Supplements to help relieve allergy symptoms 

  • Lactobacillus acidophilus. One small study suggests that L. acidophilus, a type of “friendly” bacteria, might help reduce allergic reaction to pollen. More research is needed but, for most people, adding this supplement may help.
  • Quercetin. Quercetin is a flavonoid (plant pigment) that gives fruits and vegetables their color. In test tubes, it stops the production and release of histamine, which causes allergy symptoms such as a runny nose and watery eyes. However, there is not yet much evidence that quercetin would work the same way in humans. More studies are needed. Quercetin can potentially interfere with many medications, so speak with your physician before taking.
  • Vitamin C (2,000 mg per day). Vitamin C has antihistamine properties and preliminary research suggests it might help reduce allergy symptoms. Other studies failed to show any effect.
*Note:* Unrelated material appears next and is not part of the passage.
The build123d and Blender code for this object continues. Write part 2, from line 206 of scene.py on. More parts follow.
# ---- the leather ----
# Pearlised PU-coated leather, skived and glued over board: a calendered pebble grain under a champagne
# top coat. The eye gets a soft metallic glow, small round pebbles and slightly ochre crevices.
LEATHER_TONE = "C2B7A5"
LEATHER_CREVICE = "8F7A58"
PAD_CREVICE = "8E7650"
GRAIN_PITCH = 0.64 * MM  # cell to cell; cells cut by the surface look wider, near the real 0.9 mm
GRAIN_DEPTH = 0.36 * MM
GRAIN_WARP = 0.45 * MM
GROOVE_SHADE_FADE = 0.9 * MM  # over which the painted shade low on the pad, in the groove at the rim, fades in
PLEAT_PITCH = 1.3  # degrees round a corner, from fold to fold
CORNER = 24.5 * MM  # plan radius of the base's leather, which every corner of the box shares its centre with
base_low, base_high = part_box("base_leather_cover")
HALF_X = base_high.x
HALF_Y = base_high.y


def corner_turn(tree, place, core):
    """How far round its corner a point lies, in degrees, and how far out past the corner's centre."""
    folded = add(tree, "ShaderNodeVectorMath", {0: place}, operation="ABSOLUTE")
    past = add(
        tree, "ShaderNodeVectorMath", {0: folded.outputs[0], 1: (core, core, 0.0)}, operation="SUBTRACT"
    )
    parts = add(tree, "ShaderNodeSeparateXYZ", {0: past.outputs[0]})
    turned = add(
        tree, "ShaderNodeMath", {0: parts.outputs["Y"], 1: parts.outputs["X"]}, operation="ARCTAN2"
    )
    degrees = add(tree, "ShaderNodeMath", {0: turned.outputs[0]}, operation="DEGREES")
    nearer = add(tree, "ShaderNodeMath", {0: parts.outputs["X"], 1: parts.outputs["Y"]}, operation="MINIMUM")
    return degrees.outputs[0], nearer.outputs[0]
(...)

  • Fish oil 1000-2000 mg / day of EPA/DHA
  • Butterbur (Petasites hybridus. 500 mg per day). Butterbur has been used traditionally to treat asthma and bronchitis and to reduce mucus. Several scientific studies suggest it can help with allergic rhinitis. One study of 125 people with hay fever found that an extract of butterbur was as effective as Zyrtec. Another study compared butterbur to Allegra with similar findings. However, both studies were small. So more research is needed. Researchers do not know whether taking butterbur longer than 12 to 16 weeks is safe. Butterbur can cause stomach upset, headache, and drowsiness. Pregnant and breastfeeding women, and young children should not take butterbur. If you take any prescription medications, ask your doctor before taking butterbur. Only use butterbur products from a reputable manufacturer under the guidance of your physician. Low-quality butterbur may contain potentially harmful toxins. Butterbur may interact with some medications that are processed by the liver. If you take any prescription medications, ask your doctor before taking butterbur.
  • Stinging nettle (Urtica dioica, 600 mg per day for one week). Stinging nettle has been used traditionally for treating a variety of conditions, including allergic rhinitis. But studies so far are lacking. Only one small study suggested that stinging nettle might help relieve symptoms of allergic rhinitis. Pregnant women and young children should not take stinging nettle. Talk to your doctor before taking stinging nettle if you have diabetes or if you take blood pressure medication, blood thinners, diuretics, water pills, lithium, or other medications processed by the kidneys.

If your summer allergy symptoms persist, please schedule an appointment to discuss with your doctor.